Llegas a casa y ya está, vuelve el que se había ido y no venía
desde que acabaron los malos años
de amargura en la boca, nudos en la garganta, ojos ardientes y apretados.
Y en realidad no ha pasado nada. Y no tiene maldita explicación. Pero todo se aleja a eones de distancia
Y tú te quedas solo en el fondo de un platillo
y buscas el modo de salir de él
pero tiene el fondo curvo y no llegas a auparte al borde.
Y coges carrerilla y ruedas como una bola de pinball
te quedas a escasos centímetros y vuelves a caer.

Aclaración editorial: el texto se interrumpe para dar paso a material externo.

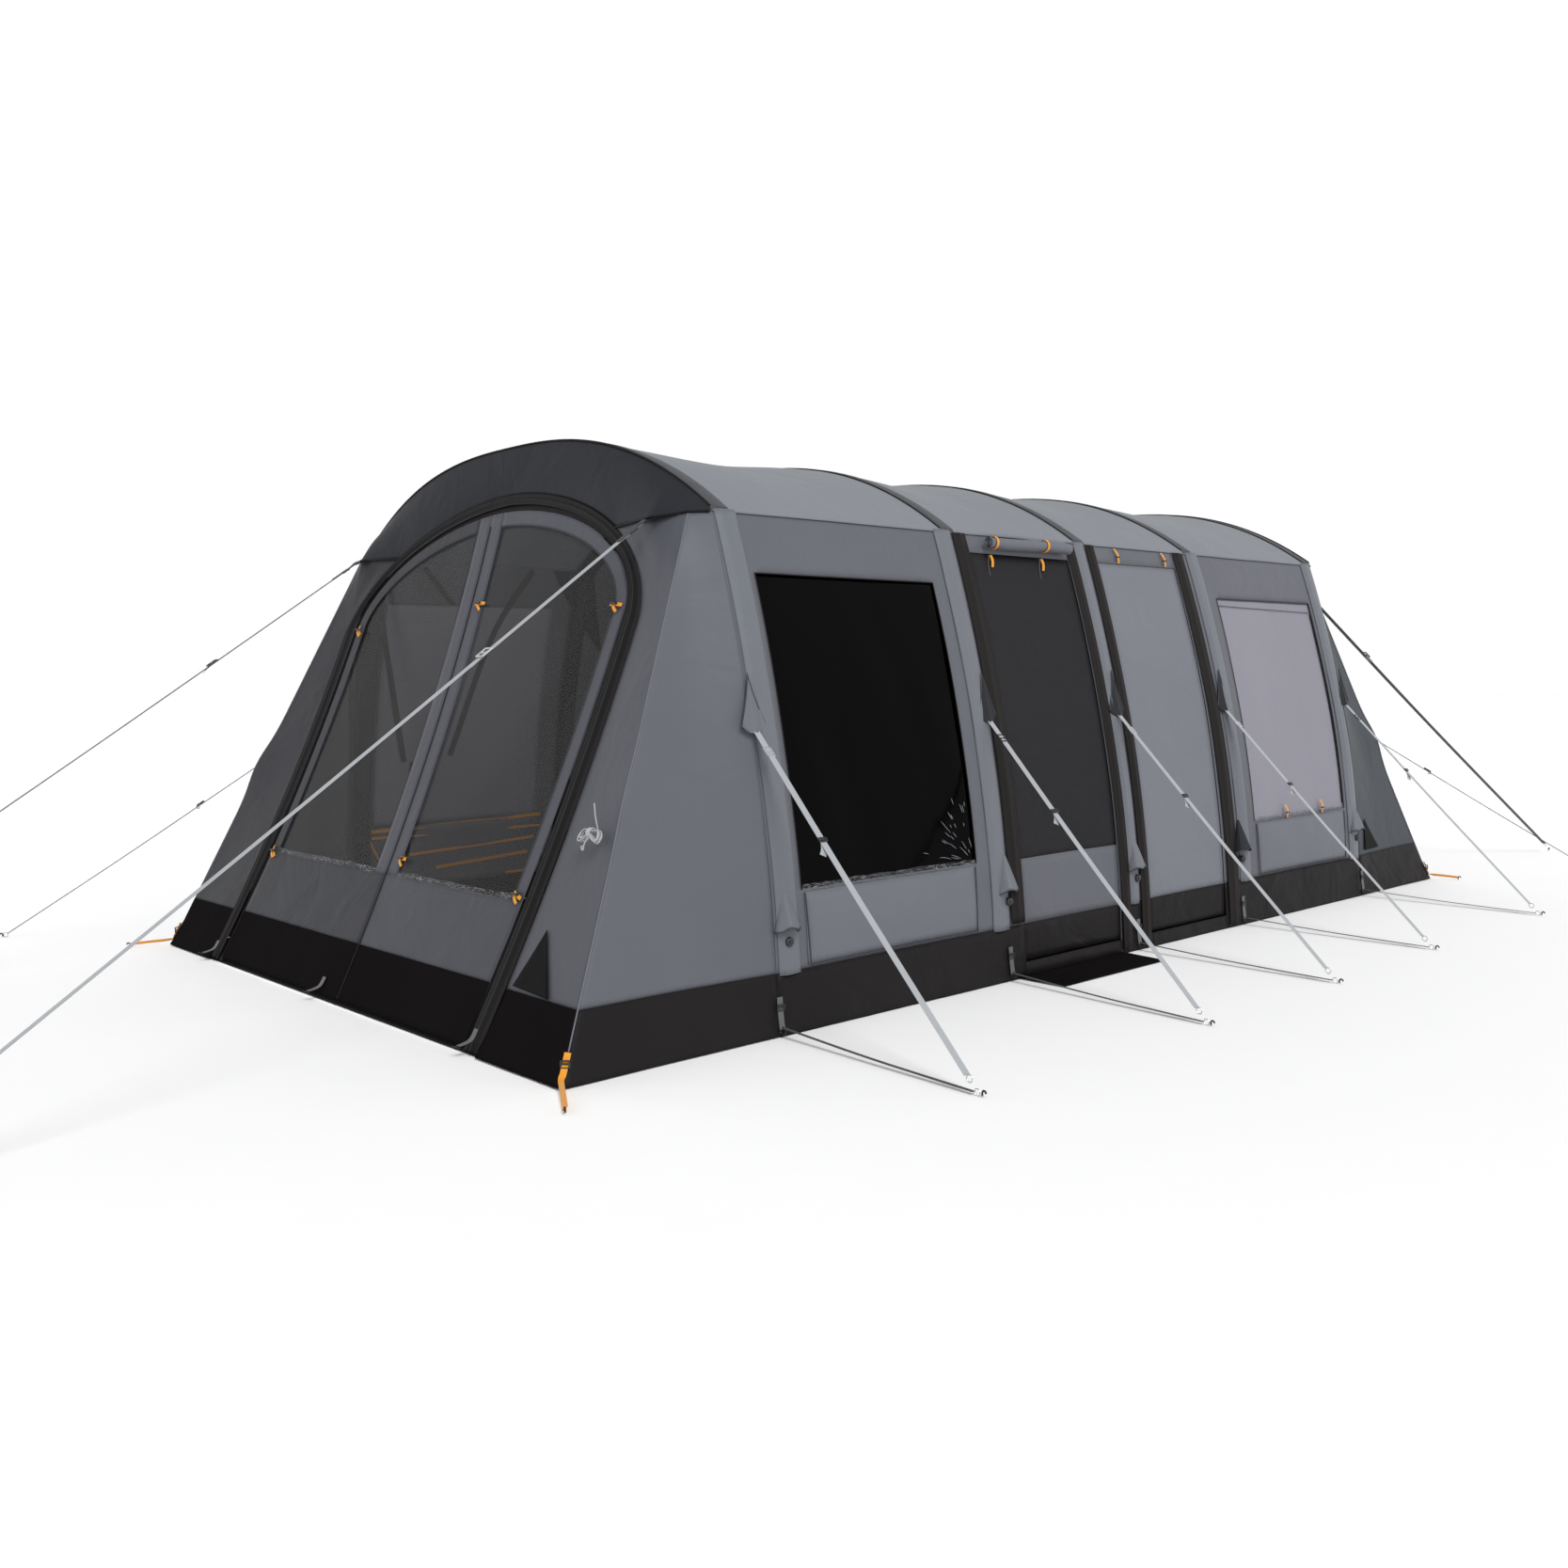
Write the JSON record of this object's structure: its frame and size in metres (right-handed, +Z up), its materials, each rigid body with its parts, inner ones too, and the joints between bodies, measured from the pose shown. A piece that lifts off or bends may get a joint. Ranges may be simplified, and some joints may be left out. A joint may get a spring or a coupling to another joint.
{
  "type": "inflatable tunnel tent",
  "caption": "Family tunnel tent on inflatable air beams, with porches, a windowed front door, a mesh side door, and taut straps and ropes to ground pegs.",
  "frame": {"origin": "centre of the footprint, on the ground, at the underside of the groundsheet", "axes": "+Z up, front door towards -Y, side door towards +X, tunnel along Y"},
  "size_m": [4.7971, 9.2338, 2.091],
  "materials": {
    "wall_fabric": "matte",
    "roof_fabric": "matte",
    "hood_fabric": "matte",
    "mesh_fabric": "matte",
    "inner_fabric": "matte",
    "groundsheet": "matte",
    "beam_sleeve": "matte",
    "clear_vinyl": "gloss",
    "valve_plastic": "satin",
    "webbing": "satin",
    "dark_webbing": "satin",
    "rope": "matte"
  },
  "bodies": {
    "tent": {"air_beam_1": "beam_sleeve", "air_beam_2": "beam_sleeve", "air_beam_3": "beam_sleeve", "air_beam_4": "beam_sleeve", "air_beam_5": "beam_sleeve", "corner_rope_hank": "rope", "corner_rope_left": "rope", "corner_rope_rear": "rope", "door_roll": "wall_fabric", "front_corner_left": "wall_fabric", "front_corner_right": "wall_fabric", "front_hood": "hood_fabric", "ground_strap_1": "dark_webbing", "ground_strap_2": "dark_webbing", "ground_strap_3": "dark_webbing", "ground_strap_4": "dark_webbing", "ground_strap_5": "dark_webbing", "groundsheet": "groundsheet", "hood_strap_left": "webbing", "hood_strap_right": "webbing", "inflation_valve_1": "valve_plastic", "inflation_valve_2": "valve_plastic", "inflation_valve_3": "valve_plastic", "inflation_valve_4": "valve_plastic", "inflation_valve_5": "valve_plastic", "inner_tent": "inner_fabric", "left_wall": "wall_fabric", "left_window_front": "clear_vinyl", "left_window_rear": "clear_vinyl", "rear_corner_left": "wall_fabric", "rear_corner_right": "wall_fabric", "rear_hood": "hood_fabric", "rear_strap_right": "webbing", "rear_wall": "wall_fabric", "right_wall_front": "wall_fabric", "right_wall_middle": "wall_fabric", "right_wall_rear": "wall_fabric", "right_window_front": "clear_vinyl", "right_window_rear": "clear_vinyl", "roof_bay_1": "roof_fabric", "roof_bay_2": "roof_fabric", "roof_bay_3": "roof_fabric", "roof_bay_4": "roof_fabric", "side_strap_1": "webbing", "side_strap_2": "webbing", "side_strap_3": "webbing", "side_strap_4": "webbing", "side_strap_5": "webbing"},
    "front_door_right": {"front_door_right": "wall_fabric", "front_window_right": "clear_vinyl"},
    "front_door_left": {"front_door_left": "wall_fabric", "front_window_left": "clear_vinyl"},
    "side_door": {"side_door": "mesh_fabric"},
    "side_panel": {"side_panel": "wall_fabric"},
    "valve_cover_1": {"valve_cover_1": "hood_fabric"},
    "valve_cover_2": {"valve_cover_2": "hood_fabric"},
    "valve_cover_3": {"valve_cover_3": "hood_fabric"},
    "valve_cover_4": {"valve_cover_4": "hood_fabric"},
    "valve_cover_5": {"valve_cover_5": "hood_fabric"},
    "step_mat": {"step_mat": "groundsheet"}
  },
  "joints": [
    {"name": "front_door_right_opens", "type": "hinge", "parent": "tent", "child": "front_door_right", "pos_m": [1, -2.908, 0], "axis": [0, 0.4295, 0.9031], "range_deg": [0, 65]},
    {"name": "front_door_left_opens", "type": "hinge", "parent": "tent", "child": "front_door_left", "pos_m": [-1, -2.908, 0], "axis": [0, -0.4295, -0.9031], "range_deg": [0, 65]},
    {"name": "side_door_opens", "type": "hinge", "parent": "tent", "child": "side_door", "pos_m": [1.28368, -0.4335, 1.66], "axis": [0, -1, 0], "range_deg": [0, 75]},
    {"name": "side_panel_opens", "type": "hinge", "parent": "tent", "child": "side_panel", "pos_m": [1.28368, 0.413, 1.66], "axis": [0, -1, 0], "range_deg": [0, 75]},
    {"name": "valve_cover_1_lifts", "type": "hinge", "parent": "tent", "child": "valve_cover_1", "pos_m": [1.54131, -2.012, 0.49], "axis": [0, -1, 0], "range_deg": [0, 90]},
    {"name": "valve_cover_2_lifts", "type": "hinge", "parent": "tent", "child": "valve_cover_2", "pos_m": [1.54131, -0.864, 0.49], "axis": [0, -1, 0], "range_deg": [0, 90]},
    {"name": "valve_cover_3_lifts", "type": "hinge", "parent": "tent", "child": "valve_cover_3", "pos_m": [1.54131, 0, 0.49], "axis": [0, -1, 0], "range_deg": [0, 90]},
    {"name": "valve_cover_4_lifts", "type": "hinge", "parent": "tent", "child": "valve_cover_4", "pos_m": [1.54131, 0.864, 0.49], "axis": [0, -1, 0], "range_deg": [0, 90]},
    {"name": "valve_cover_5_lifts", "type": "hinge", "parent": "tent", "child": "valve_cover_5", "pos_m": [1.54131, 2.012, 0.49], "axis": [0, -1, 0], "range_deg": [0, 90]},
    {"name": "step_mat_folds", "type": "hinge", "parent": "tent", "child": "step_mat", "pos_m": [1.571, -0.4635, 0.002], "axis": [0, -1, 0], "range_deg": [0, 85]}
  ]
}
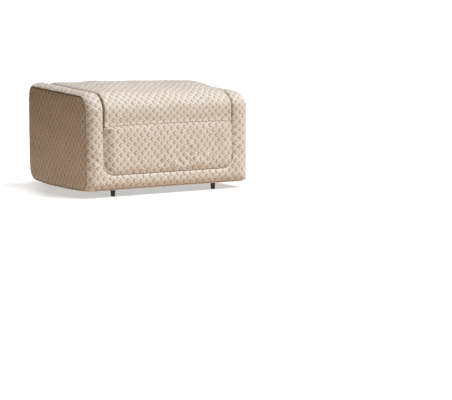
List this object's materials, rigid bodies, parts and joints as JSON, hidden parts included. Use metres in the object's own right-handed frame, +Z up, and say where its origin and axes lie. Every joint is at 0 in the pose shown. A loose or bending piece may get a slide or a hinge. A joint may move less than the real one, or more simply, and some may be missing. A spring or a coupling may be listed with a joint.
{
  "type": "ottoman sleeper",
  "caption": "Padded ottoman with rounded arms that unfolds on swing links into a single bed in mattress sections on folding leg hoops.",
  "frame": {"origin": "on the floor, under the centre of the closed ottoman's box", "axes": "+X across the width towards the ottoman's left arm as it faces forwards, front along -Y, +Z up"},
  "size_m": [0.98, 0.708, 0.5678],
  "materials": {
    "cover": "woven jacquard in tan and cream on a grey-beige ground",
    "ticking": "plain cream mattress ticking with sewn tufts",
    "frame_steel": "fine textured dark grey powder coat",
    "zinc": "bright zinc plate",
    "plywood": "birch plywood with layered edges",
    "beech": "lacquered beech slats",
    "rubber": "matt black moulded rubber",
    "dark_wood": "dark stained turned wood"
  },
  "bodies": {
    "base": {"feet": "dark_wood", "base_side_rails": "frame_steel", "base_cross_rails": "frame_steel", "base_end_caps": "rubber", "base_buffers": "rubber", "base_link_brackets": "frame_steel", "base_link_pins": "zinc", "left_arm_board": "plywood", "right_arm_board": "plywood", "left_arm_pad": "cover", "right_arm_pad": "cover", "arm_bolts": "zinc", "front_apron_board": "plywood", "front_apron_pad": "cover", "front_hinge_lower": "frame_steel", "front_hinge_pin": "zinc", "back_board": "plywood", "back_pad": "cover", "back_brackets": "frame_steel"},
    "front_links": {"front_link_bars": "frame_steel", "front_link_tube": "frame_steel"},
    "rear_links": {"rear_link_bars": "frame_steel", "rear_link_tube": "frame_steel"},
    "head_section": {"head_side_rails": "frame_steel", "head_cross_tubes": "frame_steel", "head_end_caps": "rubber", "head_slats": "beech", "head_mattress": "ticking", "head_link_lugs": "frame_steel", "head_link_pins": "zinc", "head_hinge_plates": "frame_steel", "head_hinge_pins": "zinc"},
    "middle_section": {"middle_side_rails": "frame_steel", "middle_cross_tubes": "frame_steel", "middle_end_caps": "rubber", "middle_slats": "beech", "middle_mattress": "ticking", "middle_hinge_plates": "frame_steel", "middle_leg_pins": "zinc"},
    "foot_section": {"foot_side_rails": "frame_steel", "foot_cross_tubes": "frame_steel", "foot_end_caps": "rubber", "foot_slats": "beech", "foot_mattress": "ticking", "foot_hinge_plates": "frame_steel", "foot_hinge_pins": "zinc", "foot_leg_pins": "zinc"},
    "middle_legs": {"middle_leg_hoop": "frame_steel", "middle_leg_glides": "rubber"},
    "foot_legs": {"foot_leg_hoop": "frame_steel", "foot_leg_glides": "rubber"},
    "front_panel": {"front_panel_board": "plywood", "front_panel_pad": "cover", "front_hinge_upper": "frame_steel"},
    "seat": {"seat_cushion": "cover"}
  },
  "joints": [
    {"name": "link_swing", "type": "hinge", "parent": "base", "child": "front_links", "pos_m": [0, -0.21035, 0.082], "axis": [1, 0, 0], "range_deg": [0, 60]},
    {"name": "rear_link_swing", "type": "hinge", "parent": "base", "child": "rear_links", "pos_m": [0, 0.07965, 0.082], "axis": [1, 0, 0], "range_deg": [0, 60]},
    {"name": "head_level", "type": "hinge", "parent": "front_links", "child": "head_section", "pos_m": [0, -0.06, 0.13672], "axis": [1, 0, 0], "range_deg": [-60, 0]},
    {"name": "middle_fold", "type": "hinge", "parent": "head_section", "child": "middle_section", "pos_m": [0, -0.292, 0.259], "axis": [1, 0, 0], "range_deg": [0, 180]},
    {"name": "foot_fold", "type": "hinge", "parent": "middle_section", "child": "foot_section", "pos_m": [0, 0.318, 0.372], "axis": [1, 0, 0], "range_deg": [-180, 0]},
    {"name": "middle_leg_fold", "type": "hinge", "parent": "middle_section", "child": "middle_legs", "pos_m": [0, 0.2725, 0.3615], "axis": [1, 0, 0], "range_deg": [-90, 0]},
    {"name": "foot_leg_fold", "type": "hinge", "parent": "foot_section", "child": "foot_legs", "pos_m": [0, -0.2585, 0.3825], "axis": [1, 0, 0], "range_deg": [-90, 0]},
    {"name": "panel_drop", "type": "hinge", "parent": "base", "child": "front_panel", "pos_m": [0, -0.338, 0.1229], "axis": [1, 0, 0], "range_deg": [0, 114]},
    {"name": "seat_lift", "type": "slide", "parent": "foot_section", "child": "seat", "axis": [0, 0, 1], "range_m": [0, 0.25]}
  ],
  "couplings": [
    {"joint": "rear_link_swing", "follows": "link_swing", "ratio": 1},
    {"joint": "head_level", "follows": "link_swing", "ratio": -1},
    {"joint": "middle_fold", "follows": "link_swing", "ratio": 3},
    {"joint": "foot_fold", "follows": "link_swing", "ratio": -3},
    {"joint": "middle_leg_fold", "follows": "link_swing", "ratio": -1.5},
    {"joint": "foot_leg_fold", "follows": "link_swing", "ratio": -1.5},
    {"joint": "panel_drop", "follows": "link_swing", "ratio": 1.9}
  ]
}
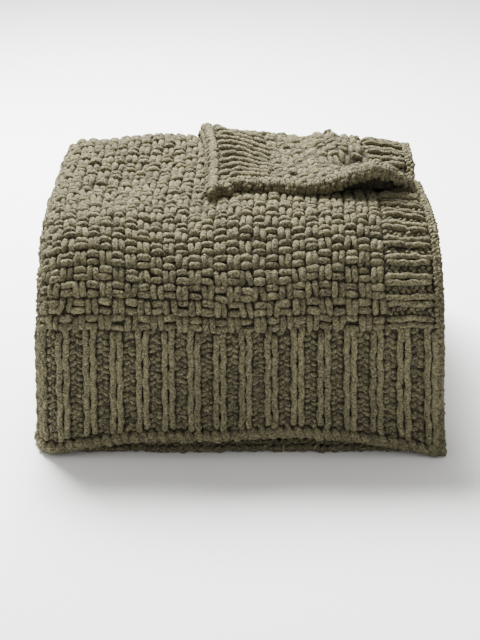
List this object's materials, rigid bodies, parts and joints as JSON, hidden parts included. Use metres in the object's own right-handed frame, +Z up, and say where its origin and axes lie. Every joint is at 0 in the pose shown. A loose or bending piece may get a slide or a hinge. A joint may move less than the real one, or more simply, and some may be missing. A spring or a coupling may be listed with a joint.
{
  "type": "folded knit throw blanket",
  "caption": "Thick basket-knit throw with ribbed borders, folded into a soft rectangular pile with one back corner turned over.",
  "frame": {"origin": "middle of the folded pile's plan, on the surface it rests on", "axes": "+X toward the side where the selvedges lie, +Y toward the turned back edge, +Z up; the hem hangs down the -Y face"},
  "size_m": [0.4442, 0.4214, 0.2796],
  "materials": {
    "knit": "matte chenille yarn, olive brown"
  },
  "bodies": {
    "root": {"blanket": "knit"}
  },
  "joints": []
}
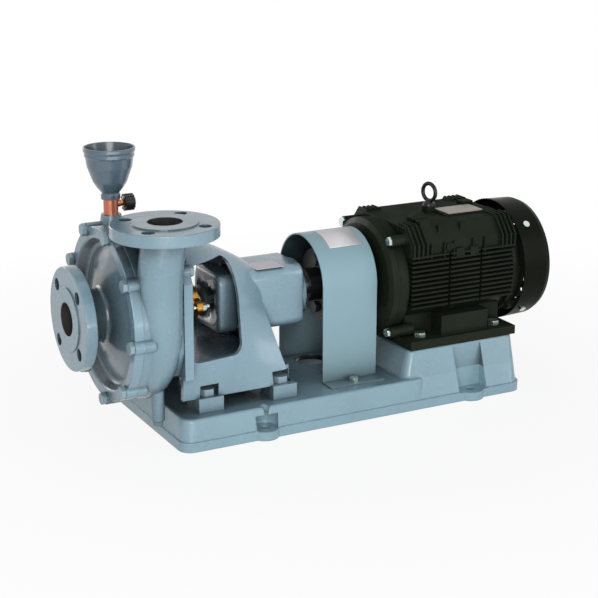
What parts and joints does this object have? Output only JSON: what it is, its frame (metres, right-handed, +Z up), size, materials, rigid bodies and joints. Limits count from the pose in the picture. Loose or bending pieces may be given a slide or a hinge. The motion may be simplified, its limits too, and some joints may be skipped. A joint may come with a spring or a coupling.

Y te acuerdas de aquel visitante que un día llegó a tu casa
y apagó todas las luces, quemó todos los segundos, nubló todos los cielos.
Y no se iba. Y pasaban los meses. Y no se iba. Y pasaron dos años. Y no se iba.
Seis semanas para notar los efectos, medicamentos de acción acumulativa.
Ansiedad, anhedonia, temblores en las piernas, rampas en las plantas de los pies.
Sudor, miedo a la calle, miedo a mi madre, miedo a mañana, miedo al ayer y a los recuerdos.
Y un día y otro, y una semana y otra, y un mes y otro. Y visitas al psiquiatra. Y esas horrorosas ganas de morir y desaparecer que me asaltan mientras camino por un parque.
Y ese dolor que me aplasta mientras camino por una acera. Y un día, y otro, y una hora y otra.
No se acaba, pero todo ha acabado para mí. Ni siquiera puedo pensar, ni siquiera puedo dormir, ni siquiera puedo comer. Nada me produce alegría, placer o ilusión.
Tengo un miedo negro, vacío, insípido, incoloro e inodoro, hecho de nudos en la garganta, de dientes apretados, de llantos que no alivian.